[TASK TO CARRY OUT]
Each line containing the word "that" must be reported.

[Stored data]
[START]

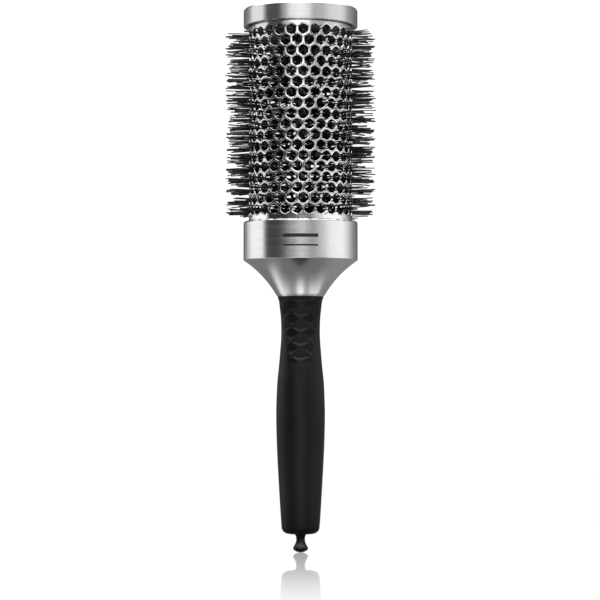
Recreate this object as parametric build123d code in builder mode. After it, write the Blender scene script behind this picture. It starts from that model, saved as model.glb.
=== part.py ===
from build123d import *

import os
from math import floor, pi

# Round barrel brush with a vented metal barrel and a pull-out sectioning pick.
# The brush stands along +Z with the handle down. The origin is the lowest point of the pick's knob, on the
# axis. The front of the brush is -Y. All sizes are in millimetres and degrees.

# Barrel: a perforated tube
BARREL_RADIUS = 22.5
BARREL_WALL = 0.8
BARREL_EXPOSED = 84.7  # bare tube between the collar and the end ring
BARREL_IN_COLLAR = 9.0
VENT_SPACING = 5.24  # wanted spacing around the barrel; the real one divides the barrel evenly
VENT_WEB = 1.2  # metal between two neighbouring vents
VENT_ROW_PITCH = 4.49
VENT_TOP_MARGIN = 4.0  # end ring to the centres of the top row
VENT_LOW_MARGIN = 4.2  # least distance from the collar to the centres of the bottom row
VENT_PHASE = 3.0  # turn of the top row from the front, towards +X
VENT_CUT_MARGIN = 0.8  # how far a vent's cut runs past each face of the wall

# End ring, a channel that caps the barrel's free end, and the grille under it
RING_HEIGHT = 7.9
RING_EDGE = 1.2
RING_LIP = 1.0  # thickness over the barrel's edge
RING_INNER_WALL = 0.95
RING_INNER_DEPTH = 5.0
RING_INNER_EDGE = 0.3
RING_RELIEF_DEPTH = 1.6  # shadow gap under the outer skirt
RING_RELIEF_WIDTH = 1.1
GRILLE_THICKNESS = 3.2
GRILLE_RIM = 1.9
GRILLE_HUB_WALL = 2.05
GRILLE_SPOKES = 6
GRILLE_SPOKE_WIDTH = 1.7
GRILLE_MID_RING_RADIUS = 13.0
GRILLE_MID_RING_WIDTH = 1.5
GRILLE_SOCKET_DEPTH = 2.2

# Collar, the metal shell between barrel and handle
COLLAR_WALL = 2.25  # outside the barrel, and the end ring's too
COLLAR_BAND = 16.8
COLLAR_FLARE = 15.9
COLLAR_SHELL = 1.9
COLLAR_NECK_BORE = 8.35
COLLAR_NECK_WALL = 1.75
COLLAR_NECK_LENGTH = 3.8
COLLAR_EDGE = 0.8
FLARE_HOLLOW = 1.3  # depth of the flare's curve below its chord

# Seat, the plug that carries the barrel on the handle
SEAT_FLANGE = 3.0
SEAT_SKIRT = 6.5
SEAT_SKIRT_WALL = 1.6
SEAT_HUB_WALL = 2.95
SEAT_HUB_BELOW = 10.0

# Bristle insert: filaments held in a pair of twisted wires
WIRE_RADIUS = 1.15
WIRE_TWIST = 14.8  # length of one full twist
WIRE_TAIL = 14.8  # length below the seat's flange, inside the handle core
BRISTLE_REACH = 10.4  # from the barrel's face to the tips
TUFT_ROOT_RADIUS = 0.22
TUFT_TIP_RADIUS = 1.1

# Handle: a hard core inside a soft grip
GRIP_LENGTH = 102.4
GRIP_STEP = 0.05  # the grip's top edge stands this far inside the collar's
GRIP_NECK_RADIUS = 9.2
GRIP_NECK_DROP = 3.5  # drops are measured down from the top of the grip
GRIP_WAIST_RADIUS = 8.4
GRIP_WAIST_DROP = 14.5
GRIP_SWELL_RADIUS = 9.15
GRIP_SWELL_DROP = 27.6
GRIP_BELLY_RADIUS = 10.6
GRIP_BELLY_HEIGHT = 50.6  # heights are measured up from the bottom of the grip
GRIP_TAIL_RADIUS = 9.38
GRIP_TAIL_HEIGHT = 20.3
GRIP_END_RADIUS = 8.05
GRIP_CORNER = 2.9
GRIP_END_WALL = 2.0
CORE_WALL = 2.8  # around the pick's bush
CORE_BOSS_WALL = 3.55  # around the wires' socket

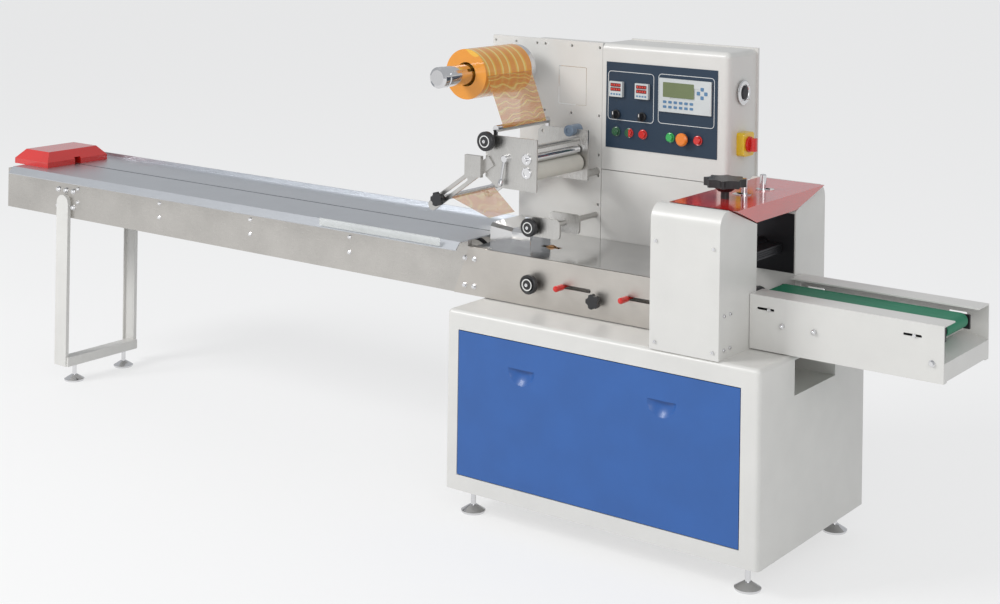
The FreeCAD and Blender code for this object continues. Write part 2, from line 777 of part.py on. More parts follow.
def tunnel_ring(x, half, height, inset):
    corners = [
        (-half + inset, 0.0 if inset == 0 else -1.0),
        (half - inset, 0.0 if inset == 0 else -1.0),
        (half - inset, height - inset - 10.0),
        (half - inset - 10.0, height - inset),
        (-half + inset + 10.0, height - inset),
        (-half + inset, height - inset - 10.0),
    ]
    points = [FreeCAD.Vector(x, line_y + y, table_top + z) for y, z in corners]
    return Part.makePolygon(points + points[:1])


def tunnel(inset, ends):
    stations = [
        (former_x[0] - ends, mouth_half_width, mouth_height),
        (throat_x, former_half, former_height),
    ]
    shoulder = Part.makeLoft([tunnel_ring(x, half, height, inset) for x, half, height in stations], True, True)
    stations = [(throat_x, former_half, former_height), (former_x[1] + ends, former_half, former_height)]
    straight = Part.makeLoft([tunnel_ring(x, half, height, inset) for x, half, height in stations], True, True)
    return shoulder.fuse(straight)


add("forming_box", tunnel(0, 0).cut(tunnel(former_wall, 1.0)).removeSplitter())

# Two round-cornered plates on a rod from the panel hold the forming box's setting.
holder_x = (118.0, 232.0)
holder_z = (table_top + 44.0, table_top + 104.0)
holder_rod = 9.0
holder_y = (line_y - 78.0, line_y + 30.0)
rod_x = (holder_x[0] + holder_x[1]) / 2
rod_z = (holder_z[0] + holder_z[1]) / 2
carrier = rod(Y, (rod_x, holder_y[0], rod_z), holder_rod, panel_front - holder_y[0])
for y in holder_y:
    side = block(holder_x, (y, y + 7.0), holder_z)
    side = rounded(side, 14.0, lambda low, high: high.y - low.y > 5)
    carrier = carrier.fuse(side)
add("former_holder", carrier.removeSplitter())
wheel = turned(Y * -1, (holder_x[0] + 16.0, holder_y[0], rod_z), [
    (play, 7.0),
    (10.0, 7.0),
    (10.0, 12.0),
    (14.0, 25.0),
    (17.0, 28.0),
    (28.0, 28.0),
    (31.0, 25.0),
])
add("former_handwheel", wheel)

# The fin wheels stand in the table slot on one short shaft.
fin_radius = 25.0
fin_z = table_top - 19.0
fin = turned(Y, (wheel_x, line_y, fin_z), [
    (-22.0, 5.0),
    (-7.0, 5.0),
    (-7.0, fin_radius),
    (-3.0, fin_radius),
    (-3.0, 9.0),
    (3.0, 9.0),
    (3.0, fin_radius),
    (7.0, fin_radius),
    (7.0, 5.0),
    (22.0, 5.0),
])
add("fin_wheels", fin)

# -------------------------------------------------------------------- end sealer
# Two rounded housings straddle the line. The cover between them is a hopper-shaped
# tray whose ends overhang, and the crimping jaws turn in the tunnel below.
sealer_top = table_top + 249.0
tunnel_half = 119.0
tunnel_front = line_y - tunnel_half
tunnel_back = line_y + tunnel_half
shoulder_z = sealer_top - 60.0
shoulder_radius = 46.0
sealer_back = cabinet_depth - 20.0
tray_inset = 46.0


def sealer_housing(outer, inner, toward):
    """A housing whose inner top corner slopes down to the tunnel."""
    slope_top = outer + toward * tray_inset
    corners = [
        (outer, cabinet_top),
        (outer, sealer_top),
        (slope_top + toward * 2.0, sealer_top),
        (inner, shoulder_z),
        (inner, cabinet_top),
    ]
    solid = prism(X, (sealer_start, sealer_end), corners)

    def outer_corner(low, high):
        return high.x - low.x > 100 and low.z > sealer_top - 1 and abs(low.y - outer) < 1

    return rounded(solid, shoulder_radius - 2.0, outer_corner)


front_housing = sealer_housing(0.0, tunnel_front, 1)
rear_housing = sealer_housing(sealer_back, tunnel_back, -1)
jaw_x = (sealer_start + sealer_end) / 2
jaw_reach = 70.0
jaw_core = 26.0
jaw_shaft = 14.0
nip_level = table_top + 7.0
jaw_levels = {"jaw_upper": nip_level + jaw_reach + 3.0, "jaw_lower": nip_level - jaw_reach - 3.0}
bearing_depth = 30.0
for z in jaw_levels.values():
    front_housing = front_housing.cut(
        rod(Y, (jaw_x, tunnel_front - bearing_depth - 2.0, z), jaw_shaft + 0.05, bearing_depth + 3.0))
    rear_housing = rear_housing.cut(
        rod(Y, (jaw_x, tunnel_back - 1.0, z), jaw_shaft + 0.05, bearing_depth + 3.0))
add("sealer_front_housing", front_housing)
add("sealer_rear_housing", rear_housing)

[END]

[WORKED SOLUTION]
Recreate this object as parametric build123d code in builder mode. After it, write the Blender scene script behind this picture. It starts from that model, saved as model.glb.
# End ring, a channel that caps the barrel's free end, and the grille under it
# Seat, the plug that carries the barrel on the handle